By the time our entrées arrive, our brows are damp with cooling sweat, and thoughts of the weather outside are lost in a fog of spice. On this visit I've decided to apply my usual Indian-restaurant litmus test: lamb vindaloo. It arrives in the sort of brown crock in which French onion soup is served, but spooned over rice on a plate, its vermillion shade seems the brightest thing in the restaurant. The hunks of lamb are tender and flavorful, the meat's natural gaminess a natural match for the vindaloo's notes of tomato and vinegar. This isn't the hottest vindaloo I've eaten — far from it — but when I turn off my critic's apparatus for a moment, I enjoy it for what it is: simply good.

(In general, the heat level at Haveli is on the low side. Chile chicken, labeled on the menu as hot — and when ordered prompted a warning about its heat level — isn't especially so. Again, the dish of chicken, onion, green bell pepper and chiles is tasty, but those in search of authentic spiciness should insist upon it when ordering.)

Sampled after such a sharp, spicy dish as lamb vindaloo, an order of chicken makhni is like slipping into a cool bath. The tomato-cream sauce, lightly accented with a mélange of who knows how many herbs, is rich and soothing. Its initial presentation is lovely, the streaks of cream in the red sauce resembling nothing so much as the marbled fat in a piece of beef.

As at most Indian restaurants, the menu offered by chef Piara Ram — a 25-year veteran of the kitchen, much of that time spent in Dallas — is broad enough that I can hardly begin to offer a representative sampling. Aficionados of Indian cuisine will note that Haveli joins the ranks of restaurants offering goat dishes. The goat curry is excellent, complexly spiced but with the meat's distinct flavor profile — something like lamb, only gamier and richer. The meat is served in both thin, boneless strips and in chunks from which you have to gnaw the meat from the bone. (Or, if you're proper about such things, pull it from the bone with a fork.)

"Chicken 65" is an intriguing dish. Actually the flavor isn't especially distinctive: chicken, marinated with garlic and ginger, in a mildly spicy tomato sauce. Yet the texture, when I tried it, was striking, the sauce glazing the meat in the way that you normally associate with Chinese American dishes.

Of course, a wide range of vegetarian dishes are available. I'm rarely able to resist palak paneer, spinach swirled with cream and chunks of homemade farmers' cheese.
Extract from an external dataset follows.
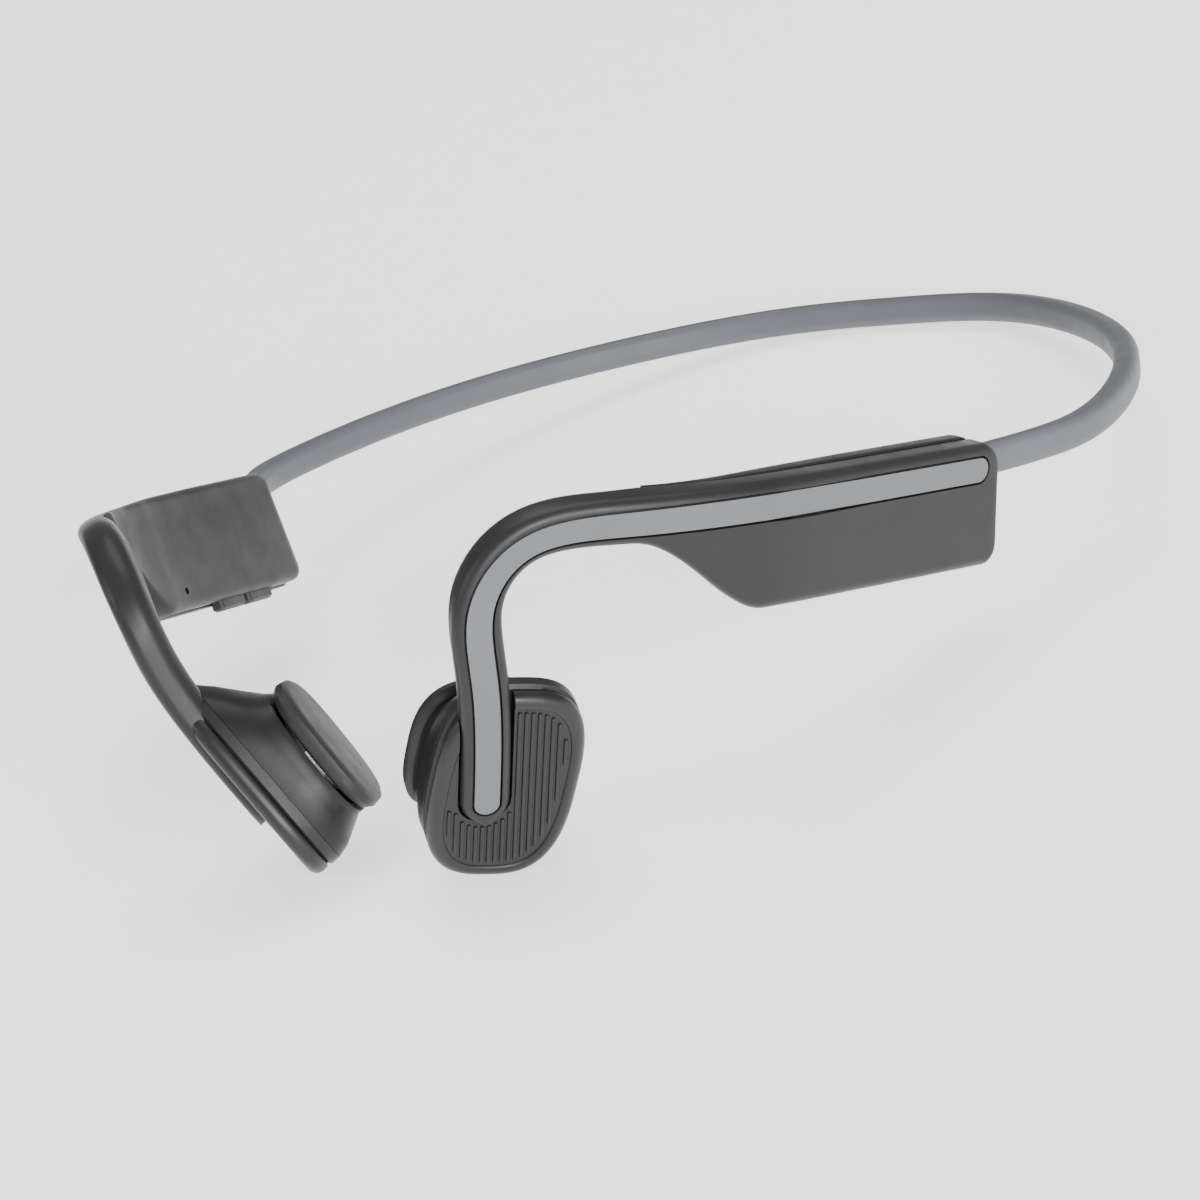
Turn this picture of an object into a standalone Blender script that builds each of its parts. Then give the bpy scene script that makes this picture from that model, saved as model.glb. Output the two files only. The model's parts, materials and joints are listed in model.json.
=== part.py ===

Haveli's rendition tips the balance a little too much in favor of the cream, the spinach flavor there but not strong. Yet the texture is still decadently rich. Spinach fans should opt for saag chana, which pairs the green with chickpeas in an unobtrusive cream sauce.

Navratan korma is the perfect gateway drug for those who are wary of Indian cuisine because of its reputation for heat — and for those who generally don't order vegetarian dishes, Indian or otherwise. The flavor is complex but not at all spicy: mixed vegetables with the sweetness of raisins and the nutty backbeat of cashews and almonds.

The lunch buffet offers a dozen or so dishes, which varied very little among my visits. Most dishes are crowd pleasers like chicken tikka masala and tandoori chicken. The latter, though flavorful, was dry when I tried it, and as I've said in this column before, those who want a tandoori dish should order it à la carte. The process just doesn't translate well to sitting around in a buffet.

Service is efficient and reserved — with the exception of owner Hema Patel, who works the floor during lunch and dinner with a smile and attention to each table. When I order a bottle of Kingfisher, the well-known Indian lager, to accompany my lamb vindaloo, she takes the time to describe three new Indian beers her distributor has added to her list and persuades me to try the Hayward 5000, a more fully flavored lager that pairs beautifully with my meal.

When we finally emerge from the restaurant into the pleasant evening, it's less like unsealing ourselves from a container than stepping out of a reverie. This, then, is the power of a good restaurant. It doesn't have to change your life or prompt epiphanic drooling. It can transport you — not simply to another place, but to a place you didn't even realize you wanted to go.